--- start Dataset content ---
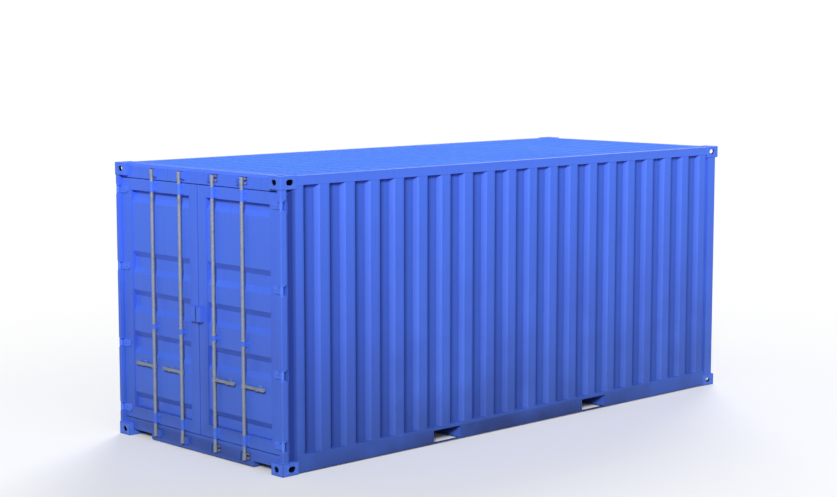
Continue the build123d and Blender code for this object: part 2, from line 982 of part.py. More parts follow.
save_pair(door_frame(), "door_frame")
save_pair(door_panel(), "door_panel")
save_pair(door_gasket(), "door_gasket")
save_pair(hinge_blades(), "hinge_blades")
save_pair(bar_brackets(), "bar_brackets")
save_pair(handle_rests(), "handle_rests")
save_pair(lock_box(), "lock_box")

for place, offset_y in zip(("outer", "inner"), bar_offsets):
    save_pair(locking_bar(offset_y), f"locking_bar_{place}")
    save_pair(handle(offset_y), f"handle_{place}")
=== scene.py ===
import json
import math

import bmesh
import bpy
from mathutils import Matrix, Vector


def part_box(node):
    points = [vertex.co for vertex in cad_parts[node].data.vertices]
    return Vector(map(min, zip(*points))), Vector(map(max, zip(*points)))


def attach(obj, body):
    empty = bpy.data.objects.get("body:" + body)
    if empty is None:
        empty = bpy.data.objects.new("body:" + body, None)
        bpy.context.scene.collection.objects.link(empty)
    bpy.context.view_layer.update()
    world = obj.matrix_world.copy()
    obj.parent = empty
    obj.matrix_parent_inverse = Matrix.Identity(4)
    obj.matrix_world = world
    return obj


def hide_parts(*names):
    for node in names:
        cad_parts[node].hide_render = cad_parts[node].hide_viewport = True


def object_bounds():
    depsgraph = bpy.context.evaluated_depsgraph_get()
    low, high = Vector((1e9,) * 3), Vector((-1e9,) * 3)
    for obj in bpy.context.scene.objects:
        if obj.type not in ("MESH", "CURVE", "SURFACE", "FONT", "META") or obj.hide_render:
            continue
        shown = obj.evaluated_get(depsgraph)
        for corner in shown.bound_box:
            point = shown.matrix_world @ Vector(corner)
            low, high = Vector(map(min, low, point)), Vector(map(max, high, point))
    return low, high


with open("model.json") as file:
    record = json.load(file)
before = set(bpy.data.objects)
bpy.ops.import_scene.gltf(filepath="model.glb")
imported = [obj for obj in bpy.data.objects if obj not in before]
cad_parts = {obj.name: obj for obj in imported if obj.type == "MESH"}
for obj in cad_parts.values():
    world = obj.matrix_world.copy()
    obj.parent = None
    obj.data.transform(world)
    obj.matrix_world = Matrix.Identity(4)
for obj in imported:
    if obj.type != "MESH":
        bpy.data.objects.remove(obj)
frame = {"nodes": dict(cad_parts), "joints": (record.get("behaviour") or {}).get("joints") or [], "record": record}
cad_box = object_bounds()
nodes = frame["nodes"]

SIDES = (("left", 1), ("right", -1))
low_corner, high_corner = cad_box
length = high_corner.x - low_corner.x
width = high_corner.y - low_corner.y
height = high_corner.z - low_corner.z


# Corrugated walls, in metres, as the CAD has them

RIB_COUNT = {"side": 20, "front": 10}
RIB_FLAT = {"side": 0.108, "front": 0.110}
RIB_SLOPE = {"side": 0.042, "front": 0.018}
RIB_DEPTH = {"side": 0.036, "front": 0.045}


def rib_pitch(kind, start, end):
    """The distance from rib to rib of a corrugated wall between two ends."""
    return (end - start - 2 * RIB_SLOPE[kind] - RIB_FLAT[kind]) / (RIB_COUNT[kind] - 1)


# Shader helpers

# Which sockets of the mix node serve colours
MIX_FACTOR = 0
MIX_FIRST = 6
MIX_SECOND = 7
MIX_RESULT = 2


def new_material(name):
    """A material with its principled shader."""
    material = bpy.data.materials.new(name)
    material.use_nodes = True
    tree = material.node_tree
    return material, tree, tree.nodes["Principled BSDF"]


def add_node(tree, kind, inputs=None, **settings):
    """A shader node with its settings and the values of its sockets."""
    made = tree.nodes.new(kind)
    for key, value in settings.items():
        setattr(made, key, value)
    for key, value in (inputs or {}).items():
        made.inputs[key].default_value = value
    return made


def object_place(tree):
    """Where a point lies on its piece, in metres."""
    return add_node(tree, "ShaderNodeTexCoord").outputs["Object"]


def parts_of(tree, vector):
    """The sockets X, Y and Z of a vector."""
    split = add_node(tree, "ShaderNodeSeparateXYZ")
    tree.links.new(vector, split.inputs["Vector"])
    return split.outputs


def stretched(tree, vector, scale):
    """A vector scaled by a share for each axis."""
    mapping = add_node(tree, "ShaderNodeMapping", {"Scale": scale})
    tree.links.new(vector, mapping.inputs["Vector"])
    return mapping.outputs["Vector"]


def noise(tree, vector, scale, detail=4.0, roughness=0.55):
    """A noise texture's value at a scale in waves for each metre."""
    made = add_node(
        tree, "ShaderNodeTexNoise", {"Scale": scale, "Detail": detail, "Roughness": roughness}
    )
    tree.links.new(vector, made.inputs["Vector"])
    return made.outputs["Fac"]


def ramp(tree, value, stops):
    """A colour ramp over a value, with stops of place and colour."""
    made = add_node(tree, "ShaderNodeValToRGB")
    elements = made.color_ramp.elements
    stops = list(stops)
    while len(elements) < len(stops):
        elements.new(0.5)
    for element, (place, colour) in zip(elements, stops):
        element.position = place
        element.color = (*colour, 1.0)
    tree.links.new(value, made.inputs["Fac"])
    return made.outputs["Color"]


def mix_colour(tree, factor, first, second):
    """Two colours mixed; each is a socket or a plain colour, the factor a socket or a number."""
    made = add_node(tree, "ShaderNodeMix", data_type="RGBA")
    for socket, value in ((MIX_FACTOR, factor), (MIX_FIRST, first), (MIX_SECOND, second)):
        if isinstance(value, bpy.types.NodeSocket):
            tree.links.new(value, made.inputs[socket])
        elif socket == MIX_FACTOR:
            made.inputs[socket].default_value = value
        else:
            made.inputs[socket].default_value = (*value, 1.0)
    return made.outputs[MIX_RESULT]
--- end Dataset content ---
» **Task to carry out**
Nothing but the lines from the one with "for place, offset_y" through the one with "low, high = Vector((1e9,)" should be repeated, and each exactly.

» **Written solution**
for place, offset_y in zip(("outer", "inner"), bar_offsets):
    save_pair(locking_bar(offset_y), f"locking_bar_{place}")
    save_pair(handle(offset_y), f"handle_{place}")
=== scene.py ===
import json
import math

import bmesh
import bpy
from mathutils import Matrix, Vector


def part_box(node):
    points = [vertex.co for vertex in cad_parts[node].data.vertices]
    return Vector(map(min, zip(*points))), Vector(map(max, zip(*points)))


def attach(obj, body):
    empty = bpy.data.objects.get("body:" + body)
    if empty is None:
        empty = bpy.data.objects.new("body:" + body, None)
        bpy.context.scene.collection.objects.link(empty)
    bpy.context.view_layer.update()
    world = obj.matrix_world.copy()
    obj.parent = empty
    obj.matrix_parent_inverse = Matrix.Identity(4)
    obj.matrix_world = world
    return obj


def hide_parts(*names):
    for node in names:
        cad_parts[node].hide_render = cad_parts[node].hide_viewport = True


def object_bounds():
    depsgraph = bpy.context.evaluated_depsgraph_get()
    low, high = Vector((1e9,) * 3), Vector((-1e9,) * 3)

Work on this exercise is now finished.